### EXERCISE INPUTS:
╭──
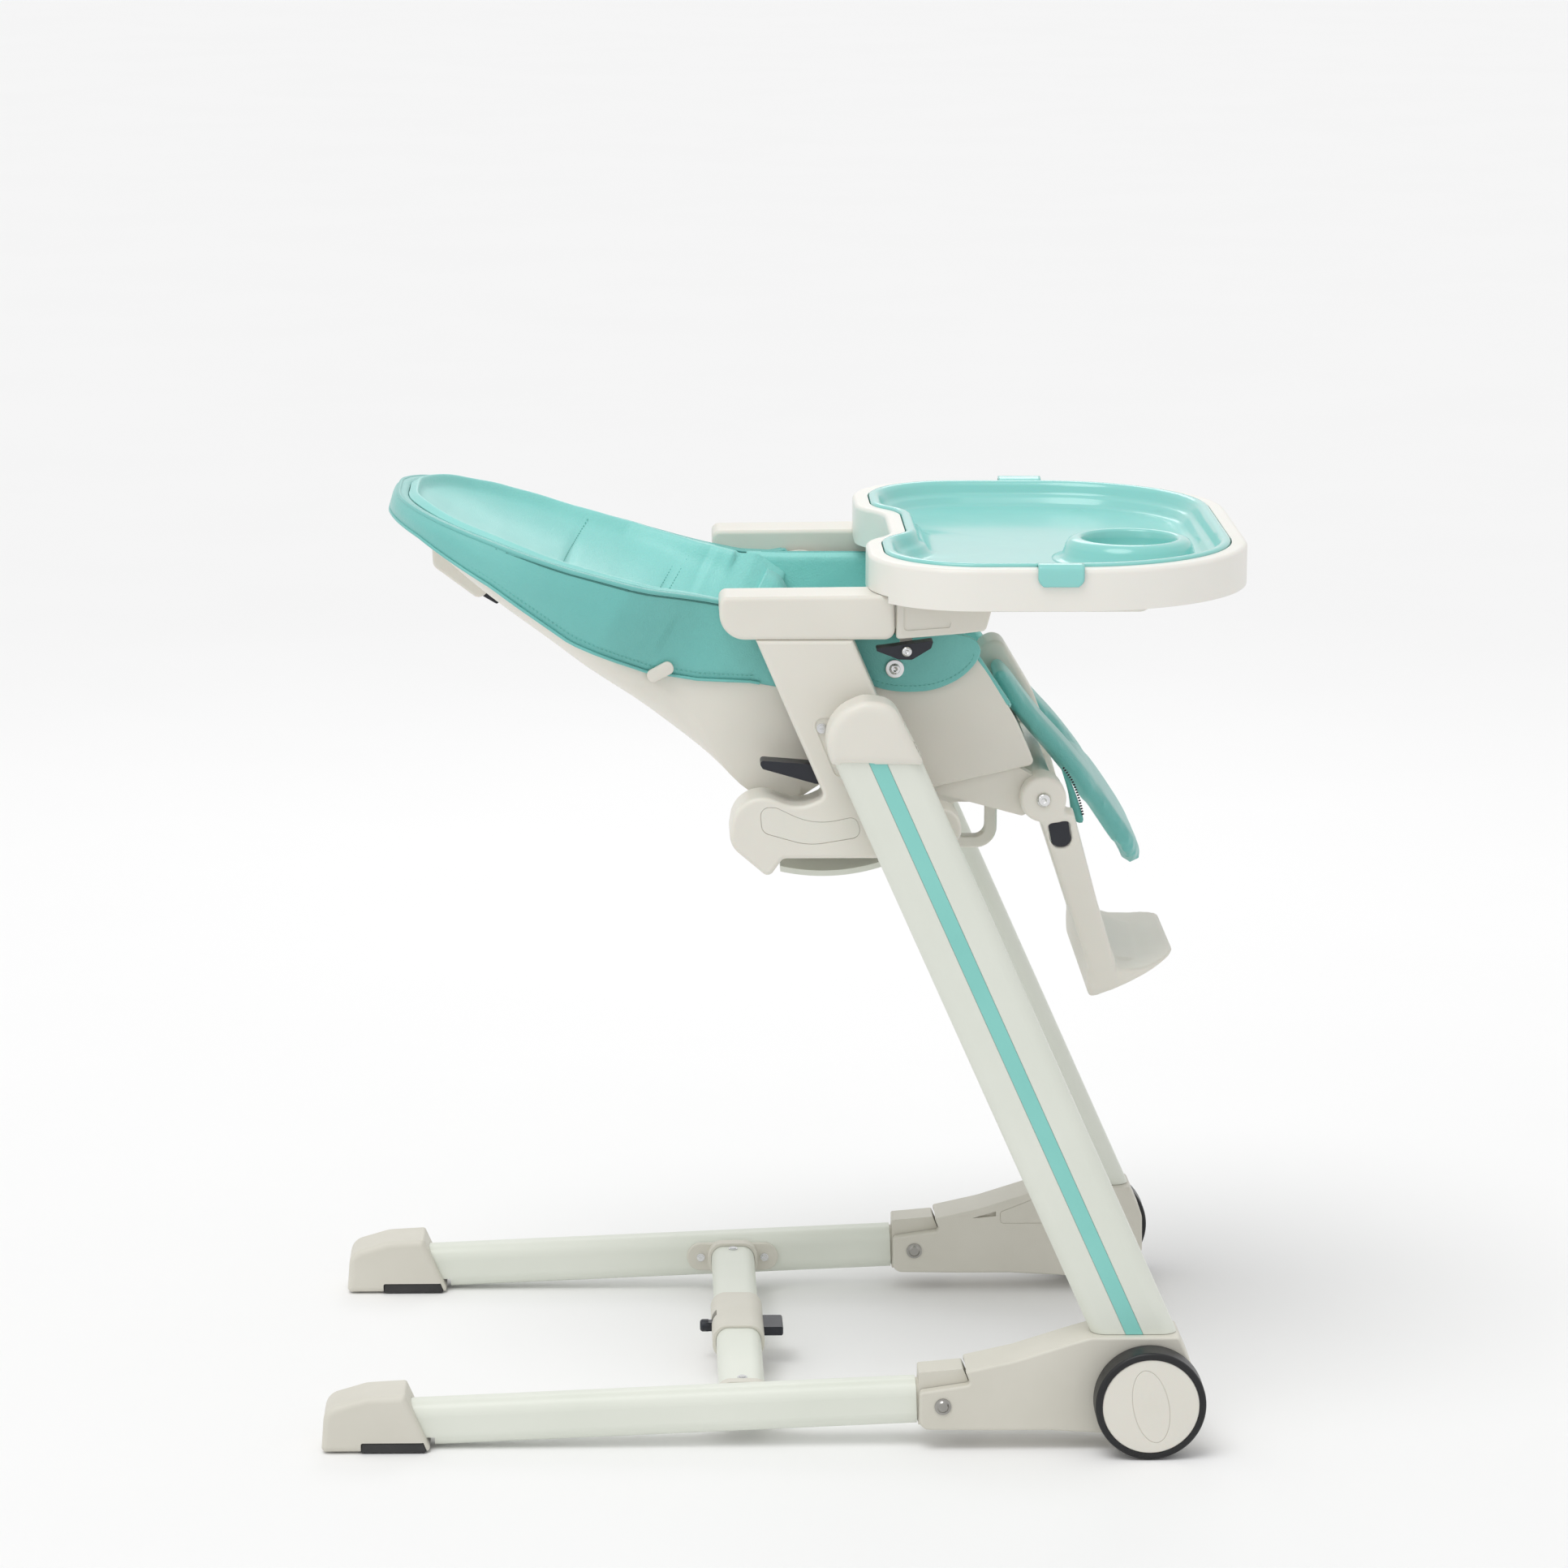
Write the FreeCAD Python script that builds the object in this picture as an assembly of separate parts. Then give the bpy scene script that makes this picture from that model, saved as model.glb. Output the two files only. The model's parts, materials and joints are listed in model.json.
╰──
╭──
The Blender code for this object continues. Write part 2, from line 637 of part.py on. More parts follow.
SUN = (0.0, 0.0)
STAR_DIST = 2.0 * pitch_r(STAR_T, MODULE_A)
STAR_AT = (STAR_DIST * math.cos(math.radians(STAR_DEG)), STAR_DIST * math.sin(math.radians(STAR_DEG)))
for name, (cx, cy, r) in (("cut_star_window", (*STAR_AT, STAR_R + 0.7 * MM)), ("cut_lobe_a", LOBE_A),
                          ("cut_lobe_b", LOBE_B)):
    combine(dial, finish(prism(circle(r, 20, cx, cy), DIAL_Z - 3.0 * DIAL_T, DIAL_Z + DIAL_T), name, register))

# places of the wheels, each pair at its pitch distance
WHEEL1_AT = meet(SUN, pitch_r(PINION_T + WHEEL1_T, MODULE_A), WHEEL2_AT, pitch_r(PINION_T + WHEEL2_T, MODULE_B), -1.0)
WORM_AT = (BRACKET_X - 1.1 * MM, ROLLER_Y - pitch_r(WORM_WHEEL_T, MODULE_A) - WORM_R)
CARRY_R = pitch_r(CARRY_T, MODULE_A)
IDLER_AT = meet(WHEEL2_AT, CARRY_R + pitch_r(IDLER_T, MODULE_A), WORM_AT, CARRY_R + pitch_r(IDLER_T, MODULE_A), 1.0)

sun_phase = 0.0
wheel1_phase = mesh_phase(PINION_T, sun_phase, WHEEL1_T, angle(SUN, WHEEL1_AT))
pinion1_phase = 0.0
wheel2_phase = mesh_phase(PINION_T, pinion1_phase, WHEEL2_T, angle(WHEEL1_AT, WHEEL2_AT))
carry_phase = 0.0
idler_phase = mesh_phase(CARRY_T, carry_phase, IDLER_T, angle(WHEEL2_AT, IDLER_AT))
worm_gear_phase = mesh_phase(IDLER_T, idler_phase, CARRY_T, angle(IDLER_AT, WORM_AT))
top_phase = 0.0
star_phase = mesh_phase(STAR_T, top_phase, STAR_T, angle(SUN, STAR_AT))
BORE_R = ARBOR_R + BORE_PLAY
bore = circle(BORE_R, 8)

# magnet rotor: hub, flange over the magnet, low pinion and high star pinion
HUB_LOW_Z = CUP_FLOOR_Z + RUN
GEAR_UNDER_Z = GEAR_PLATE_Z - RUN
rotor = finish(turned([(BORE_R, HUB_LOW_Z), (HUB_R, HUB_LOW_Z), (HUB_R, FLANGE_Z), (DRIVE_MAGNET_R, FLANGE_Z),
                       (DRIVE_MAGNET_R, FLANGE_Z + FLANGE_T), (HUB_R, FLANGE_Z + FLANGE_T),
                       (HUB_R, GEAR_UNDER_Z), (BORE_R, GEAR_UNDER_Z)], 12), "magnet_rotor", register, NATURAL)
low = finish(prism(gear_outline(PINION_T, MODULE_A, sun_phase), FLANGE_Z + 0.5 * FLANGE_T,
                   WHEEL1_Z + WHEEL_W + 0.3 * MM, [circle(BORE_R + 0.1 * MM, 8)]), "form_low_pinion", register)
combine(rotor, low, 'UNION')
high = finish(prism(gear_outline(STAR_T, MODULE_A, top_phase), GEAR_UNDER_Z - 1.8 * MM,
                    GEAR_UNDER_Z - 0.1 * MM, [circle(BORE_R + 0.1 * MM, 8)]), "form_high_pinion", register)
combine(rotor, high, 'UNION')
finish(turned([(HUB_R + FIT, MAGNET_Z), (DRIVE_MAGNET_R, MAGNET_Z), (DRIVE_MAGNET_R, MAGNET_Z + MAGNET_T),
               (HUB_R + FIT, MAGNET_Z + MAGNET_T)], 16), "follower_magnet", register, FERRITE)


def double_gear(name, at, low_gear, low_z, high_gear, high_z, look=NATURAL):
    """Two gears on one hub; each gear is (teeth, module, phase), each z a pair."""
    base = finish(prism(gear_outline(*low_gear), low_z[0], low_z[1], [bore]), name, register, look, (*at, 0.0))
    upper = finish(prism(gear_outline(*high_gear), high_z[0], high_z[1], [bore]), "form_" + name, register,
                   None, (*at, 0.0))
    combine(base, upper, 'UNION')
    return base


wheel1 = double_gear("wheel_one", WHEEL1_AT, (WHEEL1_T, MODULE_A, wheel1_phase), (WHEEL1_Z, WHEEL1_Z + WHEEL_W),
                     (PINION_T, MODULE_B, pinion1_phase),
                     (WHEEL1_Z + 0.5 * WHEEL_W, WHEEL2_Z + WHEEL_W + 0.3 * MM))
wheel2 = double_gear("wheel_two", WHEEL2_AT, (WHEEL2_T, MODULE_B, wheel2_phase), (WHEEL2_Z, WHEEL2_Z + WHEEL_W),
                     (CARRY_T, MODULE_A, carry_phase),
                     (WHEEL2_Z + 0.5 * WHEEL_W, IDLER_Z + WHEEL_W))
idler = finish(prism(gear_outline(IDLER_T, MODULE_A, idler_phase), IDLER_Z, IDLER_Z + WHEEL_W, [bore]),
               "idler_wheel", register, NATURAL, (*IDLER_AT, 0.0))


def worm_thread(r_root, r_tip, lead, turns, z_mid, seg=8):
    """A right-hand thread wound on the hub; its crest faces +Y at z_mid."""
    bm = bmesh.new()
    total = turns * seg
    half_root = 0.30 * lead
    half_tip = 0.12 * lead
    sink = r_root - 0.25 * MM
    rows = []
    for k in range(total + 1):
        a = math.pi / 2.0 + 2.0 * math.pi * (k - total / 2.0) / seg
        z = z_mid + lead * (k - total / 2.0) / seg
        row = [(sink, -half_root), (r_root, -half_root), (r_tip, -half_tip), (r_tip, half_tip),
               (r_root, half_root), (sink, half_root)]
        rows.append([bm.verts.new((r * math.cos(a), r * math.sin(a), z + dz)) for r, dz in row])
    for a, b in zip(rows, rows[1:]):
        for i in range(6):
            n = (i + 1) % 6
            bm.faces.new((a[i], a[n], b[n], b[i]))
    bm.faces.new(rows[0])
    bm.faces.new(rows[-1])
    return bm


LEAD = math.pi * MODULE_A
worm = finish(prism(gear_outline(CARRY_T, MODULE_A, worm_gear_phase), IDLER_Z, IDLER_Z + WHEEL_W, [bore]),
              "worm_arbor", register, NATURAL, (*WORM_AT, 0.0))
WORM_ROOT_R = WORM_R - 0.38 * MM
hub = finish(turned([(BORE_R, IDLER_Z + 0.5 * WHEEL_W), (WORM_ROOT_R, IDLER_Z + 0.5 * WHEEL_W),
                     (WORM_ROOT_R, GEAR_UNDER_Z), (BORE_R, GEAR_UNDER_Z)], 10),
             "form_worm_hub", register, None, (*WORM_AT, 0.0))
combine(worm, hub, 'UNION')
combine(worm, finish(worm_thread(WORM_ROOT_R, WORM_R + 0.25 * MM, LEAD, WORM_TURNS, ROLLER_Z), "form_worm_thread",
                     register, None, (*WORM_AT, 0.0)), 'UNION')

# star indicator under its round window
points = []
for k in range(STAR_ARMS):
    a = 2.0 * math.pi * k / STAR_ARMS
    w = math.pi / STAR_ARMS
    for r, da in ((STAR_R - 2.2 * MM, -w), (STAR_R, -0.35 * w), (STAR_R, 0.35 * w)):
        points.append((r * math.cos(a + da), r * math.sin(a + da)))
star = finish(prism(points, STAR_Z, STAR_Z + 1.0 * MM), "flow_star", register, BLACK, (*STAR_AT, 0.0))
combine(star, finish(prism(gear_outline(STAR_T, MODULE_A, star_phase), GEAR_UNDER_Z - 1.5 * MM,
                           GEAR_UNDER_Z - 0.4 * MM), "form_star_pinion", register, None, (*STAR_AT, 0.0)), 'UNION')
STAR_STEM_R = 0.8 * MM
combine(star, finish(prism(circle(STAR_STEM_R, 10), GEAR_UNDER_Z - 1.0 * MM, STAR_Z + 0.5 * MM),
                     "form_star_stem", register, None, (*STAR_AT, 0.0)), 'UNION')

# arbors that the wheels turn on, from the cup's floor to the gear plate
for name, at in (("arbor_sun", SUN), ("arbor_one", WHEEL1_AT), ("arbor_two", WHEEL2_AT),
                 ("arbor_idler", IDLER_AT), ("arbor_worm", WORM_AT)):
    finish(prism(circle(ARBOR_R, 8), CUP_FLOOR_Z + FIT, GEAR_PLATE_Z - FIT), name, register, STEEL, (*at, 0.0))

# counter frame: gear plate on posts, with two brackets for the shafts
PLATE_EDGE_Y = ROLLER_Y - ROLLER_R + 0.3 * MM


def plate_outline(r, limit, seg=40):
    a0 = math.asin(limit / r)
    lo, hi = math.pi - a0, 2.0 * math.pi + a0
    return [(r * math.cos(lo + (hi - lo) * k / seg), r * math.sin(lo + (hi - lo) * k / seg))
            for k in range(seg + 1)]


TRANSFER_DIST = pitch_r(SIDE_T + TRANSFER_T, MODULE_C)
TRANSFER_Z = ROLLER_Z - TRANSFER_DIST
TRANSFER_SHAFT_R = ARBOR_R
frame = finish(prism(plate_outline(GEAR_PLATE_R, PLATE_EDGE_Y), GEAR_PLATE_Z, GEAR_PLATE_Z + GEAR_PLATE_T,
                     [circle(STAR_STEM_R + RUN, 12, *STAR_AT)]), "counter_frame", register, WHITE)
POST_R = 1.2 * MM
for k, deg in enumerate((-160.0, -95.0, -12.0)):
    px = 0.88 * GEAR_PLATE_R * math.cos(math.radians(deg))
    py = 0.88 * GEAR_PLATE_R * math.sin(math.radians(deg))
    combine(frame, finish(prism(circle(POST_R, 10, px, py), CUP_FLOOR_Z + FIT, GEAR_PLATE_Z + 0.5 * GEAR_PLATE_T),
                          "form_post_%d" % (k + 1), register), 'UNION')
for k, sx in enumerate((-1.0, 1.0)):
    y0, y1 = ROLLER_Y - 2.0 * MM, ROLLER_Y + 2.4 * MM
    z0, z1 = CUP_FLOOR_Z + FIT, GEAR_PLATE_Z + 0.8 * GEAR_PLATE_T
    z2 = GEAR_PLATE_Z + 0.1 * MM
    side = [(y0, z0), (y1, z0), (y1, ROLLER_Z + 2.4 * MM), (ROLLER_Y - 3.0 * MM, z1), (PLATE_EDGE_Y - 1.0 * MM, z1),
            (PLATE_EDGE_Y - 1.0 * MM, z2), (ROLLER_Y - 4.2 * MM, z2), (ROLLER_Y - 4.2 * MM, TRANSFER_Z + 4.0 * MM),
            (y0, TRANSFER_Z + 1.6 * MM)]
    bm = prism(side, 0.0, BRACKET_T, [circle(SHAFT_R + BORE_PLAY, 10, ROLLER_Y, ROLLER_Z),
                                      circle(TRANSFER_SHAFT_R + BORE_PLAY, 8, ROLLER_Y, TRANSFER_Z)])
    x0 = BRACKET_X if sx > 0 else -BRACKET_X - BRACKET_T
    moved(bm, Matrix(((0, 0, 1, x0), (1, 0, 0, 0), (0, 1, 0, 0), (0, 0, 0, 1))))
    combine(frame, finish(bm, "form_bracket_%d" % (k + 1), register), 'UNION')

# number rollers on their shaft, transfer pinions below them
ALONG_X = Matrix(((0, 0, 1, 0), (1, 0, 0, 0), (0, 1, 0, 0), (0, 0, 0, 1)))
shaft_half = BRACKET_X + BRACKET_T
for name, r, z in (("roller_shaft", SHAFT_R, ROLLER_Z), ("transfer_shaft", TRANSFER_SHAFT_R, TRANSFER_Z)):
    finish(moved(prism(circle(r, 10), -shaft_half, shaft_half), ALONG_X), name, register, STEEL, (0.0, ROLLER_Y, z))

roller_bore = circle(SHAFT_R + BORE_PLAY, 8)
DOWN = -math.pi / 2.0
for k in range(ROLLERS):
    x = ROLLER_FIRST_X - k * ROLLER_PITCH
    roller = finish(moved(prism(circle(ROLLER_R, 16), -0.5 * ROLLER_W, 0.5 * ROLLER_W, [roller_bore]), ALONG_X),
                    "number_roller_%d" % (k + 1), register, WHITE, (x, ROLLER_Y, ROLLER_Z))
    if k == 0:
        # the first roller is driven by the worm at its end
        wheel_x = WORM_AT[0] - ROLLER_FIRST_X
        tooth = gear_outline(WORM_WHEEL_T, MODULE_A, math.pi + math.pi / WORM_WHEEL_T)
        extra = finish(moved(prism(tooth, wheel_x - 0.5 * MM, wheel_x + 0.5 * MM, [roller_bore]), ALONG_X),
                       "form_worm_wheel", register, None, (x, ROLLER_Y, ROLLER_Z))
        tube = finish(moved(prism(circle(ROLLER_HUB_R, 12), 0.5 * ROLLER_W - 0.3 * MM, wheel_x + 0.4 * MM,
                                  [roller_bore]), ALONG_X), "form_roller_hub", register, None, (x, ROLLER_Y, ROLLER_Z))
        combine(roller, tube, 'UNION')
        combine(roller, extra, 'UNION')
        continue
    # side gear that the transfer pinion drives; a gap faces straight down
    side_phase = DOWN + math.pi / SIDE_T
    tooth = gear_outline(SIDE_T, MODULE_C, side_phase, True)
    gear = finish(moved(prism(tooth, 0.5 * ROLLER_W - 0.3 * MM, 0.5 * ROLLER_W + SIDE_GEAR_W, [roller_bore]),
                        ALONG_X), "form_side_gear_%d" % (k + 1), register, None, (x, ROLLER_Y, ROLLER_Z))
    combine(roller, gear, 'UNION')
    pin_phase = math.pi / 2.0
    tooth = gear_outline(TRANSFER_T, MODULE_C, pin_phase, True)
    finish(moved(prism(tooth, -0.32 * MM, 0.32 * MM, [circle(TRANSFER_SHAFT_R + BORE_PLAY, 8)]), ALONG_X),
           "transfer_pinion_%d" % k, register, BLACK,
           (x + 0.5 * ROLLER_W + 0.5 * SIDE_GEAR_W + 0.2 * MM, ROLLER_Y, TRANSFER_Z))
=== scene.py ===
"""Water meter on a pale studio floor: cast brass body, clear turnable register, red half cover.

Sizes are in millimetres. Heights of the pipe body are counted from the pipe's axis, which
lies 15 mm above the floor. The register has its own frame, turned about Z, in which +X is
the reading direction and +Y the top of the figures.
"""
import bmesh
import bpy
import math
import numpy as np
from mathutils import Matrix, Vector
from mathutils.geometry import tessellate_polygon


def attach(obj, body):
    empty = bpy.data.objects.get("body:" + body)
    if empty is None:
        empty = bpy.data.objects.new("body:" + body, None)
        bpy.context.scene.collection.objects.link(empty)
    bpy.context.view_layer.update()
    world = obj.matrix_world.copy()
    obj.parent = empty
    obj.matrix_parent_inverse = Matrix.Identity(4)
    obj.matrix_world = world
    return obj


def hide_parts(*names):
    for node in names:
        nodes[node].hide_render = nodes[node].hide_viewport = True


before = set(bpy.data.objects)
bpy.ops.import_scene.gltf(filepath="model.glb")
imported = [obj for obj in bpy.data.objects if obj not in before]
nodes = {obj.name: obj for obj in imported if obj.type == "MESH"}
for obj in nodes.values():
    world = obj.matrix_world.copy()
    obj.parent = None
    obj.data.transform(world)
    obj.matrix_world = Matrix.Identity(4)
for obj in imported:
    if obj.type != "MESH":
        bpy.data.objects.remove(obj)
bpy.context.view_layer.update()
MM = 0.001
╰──
### BRIEF:
Look through the records above and report how many lines hold the word "imported", giving only the number.

### RESPONSE TO THE TASK:
3